Nanoscale concentration and strain distribution in pseudomorphic films Si1−xGex/Si processed by pulsed laser induced epitaxy

Abstract

We report on the structural analysis of Si1−xGex pseudomorphic layers synthesized by pulsed laser induced epitaxy (PLIE) using a nanosecond excimer laser. We focus here on the local determination of strain and related Ge concentration. First, a Ge amorphous layer is predeposited on a Si substrate. Successive laser pulses induce the incorporation of Ge atoms in the molten substrate layer and lead to the synthesis of a graded Si1−xGex alloy over a depth which depends on the laser fluence. The Si1−xGex layers are coherently strained and free of defects.
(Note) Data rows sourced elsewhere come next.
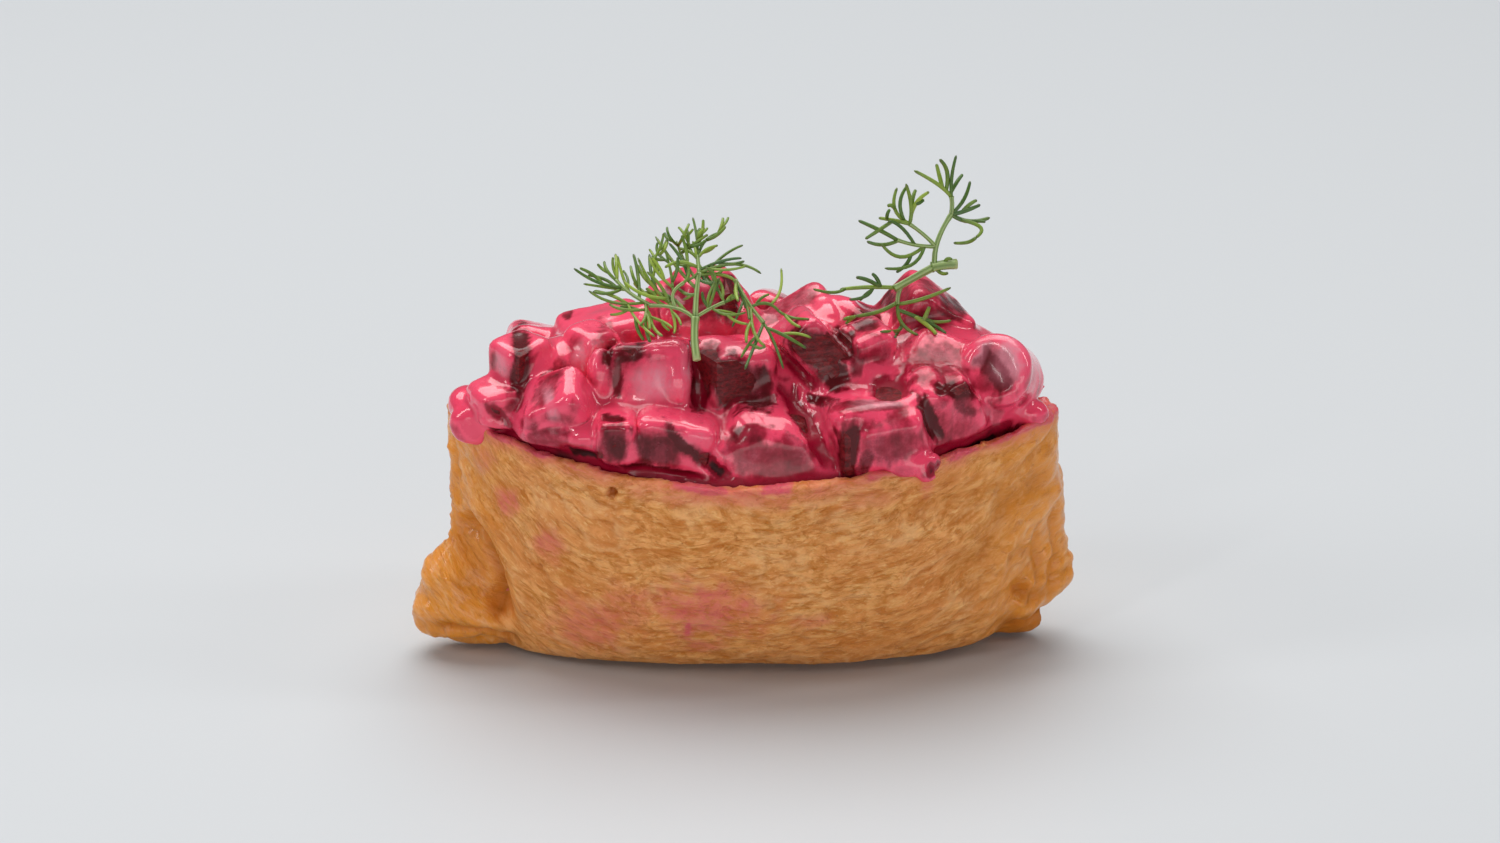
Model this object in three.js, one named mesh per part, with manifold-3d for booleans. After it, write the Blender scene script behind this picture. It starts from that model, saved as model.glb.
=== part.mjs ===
// Inari sushi: a boat of fried tofu skin, opened along its top and heaped with diced beetroot
// in thick dressing, with three sprigs of dill laid on the heap.
// Millimetres, +Z up. X runs along the boat and -Y is its front. The origin is the middle of
// the box round the whole thing, at the level it stands on.
import * as THREE from "three";
import { ConvexGeometry } from "three/addons/geometries/ConvexGeometry.js";
import { mergeVertices } from "three/addons/utils/BufferGeometryUtils.js";
import Module from "manifold-3d";

const wasm = await Module();
wasm.setup();

// ---- Driving dimensions ----------------------------------------------------------------
const CLEAR = 0.3; // gap kept between neighbouring solids
const FINEST = 0.04; // detail finer than this is merged away after solids are joined
const BOAT = {
  rimMiddle: 1, // x half way along the rim
  rimLength: 73.6,
  rimWidth: 39,
  footMiddle: -1,
  footLength: 54,
  footWidth: 14,
  rimFront: 28, // height of the rim half way along
  rimEnds: 31.2, // height of the rim at the two pointed ends
  rimWave: 0.5, // how much the rim rises and dips on its way round
  flare: 0.7, // how early the ends reach out: 1 is as slow as the sides
  wall: 1.7,
  floor: 2.4,
  stand: 0.35, // the foot clears the table by this, round the flat spot that it rests on
  rimShape: 1.8, // exponent of the outline: 2 is an ellipse, less is more like an eye
  footShape: 2.4,
};
const HEAP = { length: 62, width: 30, height: 23, level: 27 }; // the mound under the dice
const OVERHANG = { down: 1.4, out: 4 }; // how far the heap may hang over the rim's outside
const CHAMFER = 1.1; // corner taken off each beetroot die
const FILLED = 0.8; // how far below the rim the dressing stands where no die covers it
const DILL = { axis: 0.42, needle: 0.3, tip: 0.13, clear: 0.45 };

// ---- Solids ----------------------------------------------------------------------------
function solidOf(geometry) {
  const bare = new THREE.BufferGeometry();
  bare.setAttribute("position", geometry.getAttribute("position").clone());
  if (geometry.index) bare.setIndex(geometry.index.clone());
  const merged = mergeVertices(bare, 1e-3);
  const corners = merged.index.array;
  const kept = [];
  for (let i = 0; i < corners.length; i += 3) {
    const [a, b, c] = [corners[i], corners[i + 1], corners[i + 2]];
    if (a !== b && b !== c && a !== c) kept.push(a, b, c);
  }
  return new wasm.Manifold(
    new wasm.Mesh({
      numProp: 3,
      vertProperties: new Float32Array(merged.getAttribute("position").array),
      triVerts: new Uint32Array(kept),
    }),
  );
}

function geometryOf(solid) {
  const mesh = solid.getMesh();
  const geometry = new THREE.BufferGeometry();
  geometry.setAttribute("position", new THREE.BufferAttribute(mesh.vertProperties, 3));
  geometry.setIndex(new THREE.BufferAttribute(mesh.triVerts, 1));
  geometry.computeVertexNormals();
  return geometry;
}

const fuse = (solids) => solids.reduce((whole, next) => whole.add(next));

// The largest body of a fused solid: a scrap that touches nothing is dropped.
function largest(solid) {
  return solid.decompose().reduce((a, b) => (a.volume() > b.volume() ? a : b));
}

// Moves every corner of a geometry by a rule.
function reshape(geometry, rule) {
  const position = geometry.getAttribute("position");
  const point = new THREE.Vector3();
  for (let i = 0; i < position.count; i++) {
    point.fromBufferAttribute(position, i);
    rule(point);
    position.setXYZ(i, point.x, point.y, point.z);
  }
  return geometry;
}

// ---- The boat of fried tofu --------------------------------------------------------------
const rimHeight = (turn) =>
  THREE.MathUtils.lerp(BOAT.rimFront, BOAT.rimEnds, Math.cos(turn) ** 2) -
  BOAT.rimWave * Math.sin(turn * 3 + 0.6);

const rounded = (value, power) => Math.sign(value) * Math.abs(value) ** power;

// A point of the boat's wall: turn goes round it, climb is 0 at the foot and a quarter turn at
// the rim, and inset moves the wall inwards.
function wallPoint(turn, climb, inset, bottom, lip) {
  const { lerp } = THREE.MathUtils;
  const widening = Math.sin(climb);
  const halfLength = lerp(BOAT.footLength, BOAT.rimLength, widening ** BOAT.flare) / 2 - inset;
  const halfWidth = lerp(BOAT.footWidth, BOAT.rimWidth, widening) / 2 - inset;
  const power = 2 / lerp(BOAT.footShape, BOAT.rimShape, widening);
  return new THREE.Vector3(
    lerp(BOAT.footMiddle, BOAT.rimMiddle, widening) + halfLength * rounded(Math.cos(turn), power),
    halfWidth * rounded(Math.sin(turn), power),
    lerp(bottom, rimHeight(turn) + lip, 1 - Math.cos(climb)),
  );
}

// The boat as a closed solid, inset by a distance all round, from a floor up to its lip, and
// carried straight up by a further rise. It is a lathe of radius 1 whose height is the climb.
function boatSolid({ inset, bottom, lip, rise = 0, around = 56, steps = 8 }) {
  const rim = Math.PI / 2;
  const top = rise ? rim + 1 : rim;
  const profile = [new THREE.Vector2(0, 0)];
  for (let i = 0; i <= steps; i++) profile.push(new THREE.Vector2(1, (i / steps) * rim));
  if (rise) profile.push(new THREE.Vector2(1, top));
  profile.push(new THREE.Vector2(0, top));
  const shell = reshape(new THREE.LatheGeometry(profile, around), (p) => {
    const onAxis = Math.hypot(p.x, p.z) < 0.5;
    const lift = p.y > rim + 0.5 ? rise : 0;
    if (onAxis) p.set(0, 0, p.y > rim - 0.5 ? BOAT.rimFront + lip : bottom);
    else p.copy(wallPoint(Math.atan2(p.z, p.x), Math.min(p.y, rim), inset, bottom, lip));
    p.z += lift;
  });
  return solidOf(turnedInsideOut(shell));
}

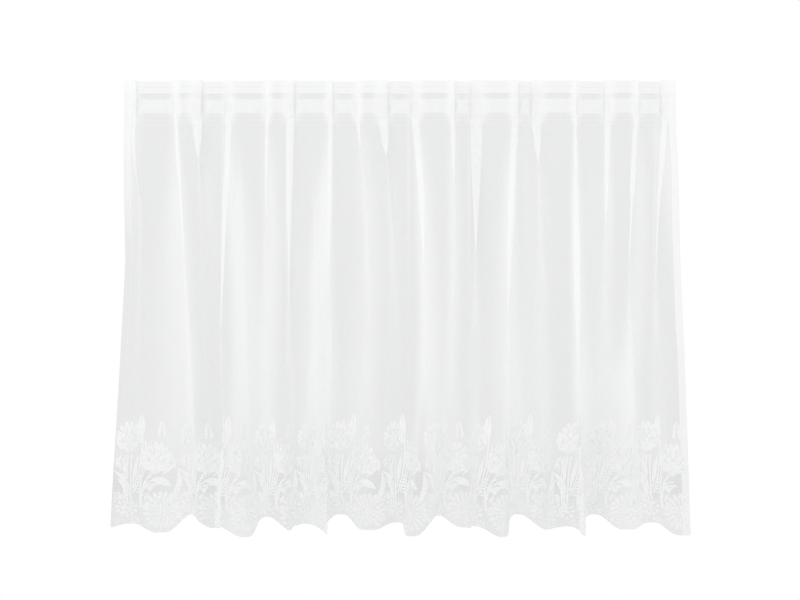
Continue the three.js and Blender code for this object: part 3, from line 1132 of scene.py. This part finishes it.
# The cords along the scalloped edge: how far inside it each lies, its width and its thread
EDGE_CORDS = ((2, 2.6, 0.25), (8, 2, 0.1))
CORD_STEP = 3.0


def edge_lines(work):
    """Cords that follow the scalloped edge."""
    along = np.arange(1, FLAT_WIDTH, CORD_STEP)
    for inset, width, thread in EDGE_CORDS:
        axis = np.stack([along, hem_drop(along) - inset], axis=-1)
        work.strip(axis, np.full(len(along), width), thread, crown=0.3)


def make_border():
    """The whole border, from a repeat that starts beyond the left edge on."""
    work = Lace()
    rng = random.Random(11)
    last = math.ceil((FLAT_WIDTH - FIRST_MOTIF) / MOTIF_REPEAT)
    for repeat in range(-1, last):
        border_repeat(work, FIRST_MOTIF + repeat * MOTIF_REPEAT, rng)
    work.drop_overhanging()
    edge_lines(work)
    return work.mesh("lace_border", lace)


panel = make_panel()
heading = make_tape()
border = make_border()

for piece, slot in ((panel, "lace_voile"), (border, "lace_voile"), (heading, "tape")):
    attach(piece, "root")
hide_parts("curtain_panel")
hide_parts("heading_tape")

# Camera at the photograph's place: straight in front, level with the middle of the frame, in
# which the curtain's top edge lies a number of pixels from the top
PIXEL = 1.974 * MM
FRAME_WIDTH = 800 * PIXEL
FRAME_MIDDLE = 300
TOP_EDGE_PIXEL = 81
LENS = 70
SENSOR = 36

camera_data = bpy.data.cameras.new("camera")
camera_data.lens = LENS
camera_data.sensor_width = SENSOR
camera = bpy.data.objects.new("camera", camera_data)
camera.location = (0, -FRAME_WIDTH * LENS / SENSOR, (TOP_EDGE_PIXEL - FRAME_MIDDLE) * PIXEL)
camera.rotation_euler = (math.radians(90), 0, 0)
bpy.context.scene.collection.objects.link(camera)
bpy.context.scene.camera = camera
bpy.context.scene.view_settings.view_transform = "Standard"

# Stage: a room that lights the cloth evenly from all round. It shows as white beside the curtain
# and as grey through it, so that the sheer cloth stands out. A pale floor lies below, and a soft
# lamp stands on the left.
BEHIND_CLOTH = (0.542, 0.55, 0.547, 1)
ROOM_LIGHT = (1.0, 1.0, 1.0, 1)
BESIDE_CLOTH = (1, 1, 1, 1)
world = bpy.data.worlds.new("room")
world.use_nodes = True
world_tree = world.node_tree
world_tree.nodes.clear()
path_node = add_node(world_tree, "ShaderNodeLightPath")
through_cloth = maths(world_tree, "GREATER_THAN", path_node.outputs["Transparent Depth"], 0.5)
beside = add_node(world_tree, "ShaderNodeBackground", {"Color": BESIDE_CLOTH})
behind = add_node(world_tree, "ShaderNodeBackground", {"Color": BEHIND_CLOTH})
lit = add_node(world_tree, "ShaderNodeBackground", {"Color": ROOM_LIGHT})
shown = add_node(
    world_tree,
    "ShaderNodeMixShader",
    {0: through_cloth, 1: beside.outputs[0], 2: behind.outputs[0]},
)
room = add_node(
    world_tree,
    "ShaderNodeMixShader",
    {0: path_node.outputs["Is Camera Ray"], 1: lit.outputs[0], 2: shown.outputs[0]},
)
add_node(world_tree, "ShaderNodeOutputWorld", {0: room.outputs[0]})
bpy.context.scene.world = world

FLOOR_DEPTH = 1.35
FLOOR_HALF = 1.45
FLOOR_COLOUR = (0.7, 0.7, 0.7, 1)
FLOOR_ROUGHNESS = 0.9
floor_mesh = bpy.data.meshes.new("floor")
floor_mesh.from_pydata(
    [
        (x * FLOOR_HALF, y * FLOOR_HALF, -FLOOR_DEPTH)
        for x, y in ((-1, -1), (1, -1), (1, 1), (-1, 1))
    ],
    [],
    [(0, 1, 2, 3)],
)
floor_material = bpy.data.materials.new("floor")
floor_material.use_nodes = True
floor_shader = floor_material.node_tree.nodes["Principled BSDF"]
floor_shader.inputs["Base Color"].default_value = FLOOR_COLOUR
floor_shader.inputs["Roughness"].default_value = FLOOR_ROUGHNESS
floor_mesh.materials.append(floor_material)
floor = bpy.data.objects.new("floor", floor_mesh)
bpy.context.scene.collection.objects.link(floor)

# The lamp looks at the middle of the curtain
LAMP_PLACE = (-1.7, -2.5, 0.7)
LAMP_AIM = (0, 0, -0.45)
LAMP_SIZE = 1.8
LAMP_POWER = 4
lamp_data = bpy.data.lights.new("left_lamp", "AREA")
lamp_data.shape = "SQUARE"
lamp_data.size = LAMP_SIZE
lamp_data.energy = LAMP_POWER
lamp = bpy.data.objects.new("left_lamp", lamp_data)
lamp.location = LAMP_PLACE
to_aim = np.subtract(LAMP_AIM, LAMP_PLACE)
lamp.rotation_euler = (
    math.atan2(math.hypot(to_aim[0], to_aim[1]), -to_aim[2]),
    0,
    math.atan2(-to_aim[0], to_aim[1]),
)
bpy.context.scene.collection.objects.link(lamp)
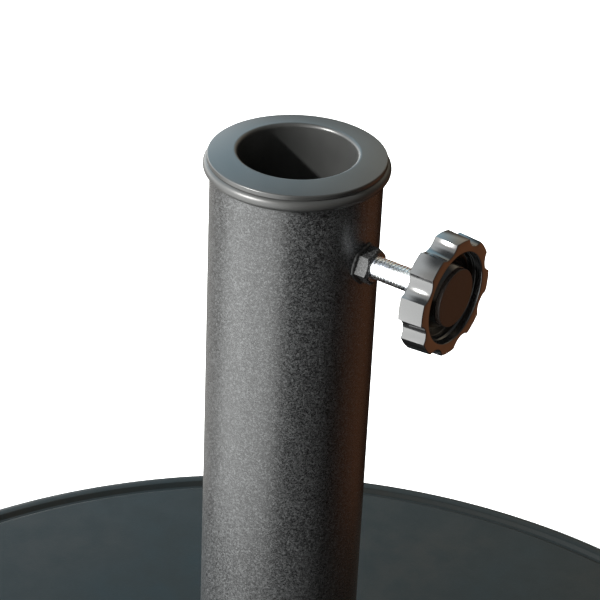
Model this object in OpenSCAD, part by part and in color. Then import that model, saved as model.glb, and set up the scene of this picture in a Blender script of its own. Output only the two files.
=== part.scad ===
// Weighted round parasol base with a socket tube, a reducer bush and a hand screw.
// Millimetres, +Z up. The origin is on the tube's axis, on the floor under the rubber feet.
// The hand screw lies along +X.

/* [Base disc] */
// Radius of the ballast disc
base_r = 266; // [200:1:340]
// Height of the disc's rim above the floor
base_h = 45; // [36:1:70]
// Radius of the rounded top edge
edge_fillet = 6; // [4:0.5:9]
// Distance from the edge in to the middle of the decorative groove
groove_in = 11.5; // [10:0.5:25]
// Radius of the round groove's section
groove_r = 3; // [2:0.5:4]
// Depth of the groove
groove_deep = 1.5; // [0.5:0.1:1.8]
// Wall of the moulded shell
shell_wall = 2.5; // [1.5:0.1:3.5]
// Height of the shell's lower edge above the floor
skirt_lift = 3; // [2:0.5:3.5]

/* [Underside] */
// Thickness of the underside cover
cover_t = 2.5; // [1.5:0.1:4]
// Gap between the cover's edge and the shell
cover_gap = 0.5; // [0.2:0.1:2]
// Thickness of a rubber foot under the cover
foot_t = 3.5; // [3.5:0.5:6]
// Radius of a rubber foot
foot_r = 15; // [8:1:25]
// Radius of the press stud on a rubber foot
stud_r = 4; // [2:0.5:6]
// Number of rubber feet
foot_count = 6; // [3:1:12]
// Distance from the disc's edge in to the feet
foot_in = 46; // [30:1:70]
// Number of cover screws
cover_screw_count = 6; // [3:1:12]
// Distance from the tube's axis to the cover screws
cover_screw_at = 150; // [110:1:180]
// Length of a cover screw under its head
cover_screw_len = 16; // [10:1:22]
// Diameter of a cover screw
cover_screw_d = 4; // [3:0.5:5]
// Height of a cover screw's head
cover_head_h = 1.8; // [1:0.1:2.5]
// Outer diameter of the plastic socket cast in for a cover screw
cover_socket_d = 8; // [7:0.5:12]
// Diameter of the drain hole
drain_d = 10; // [6:1:16]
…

The in-depth Ge concentration distribution is investigated by RBS and HAADF STEM. The strain fields are specifically explored using the new dark-field electron holography (Holodark) technique, offering mapping of the full strain tensor in two dimensions with a high precision. Independently determined strain and Ge concentration distributions over a distance of 150nm from the surface are found to be well consistent. An unexpected but reproducible depletion of Ge is evidenced inside the SiGe layer. This feature is shown to be related to the shape of the temporal characteristics of laser pulses. In particular, the second contribution, which occurs 32ns later, is involved in a two-stage solidification process.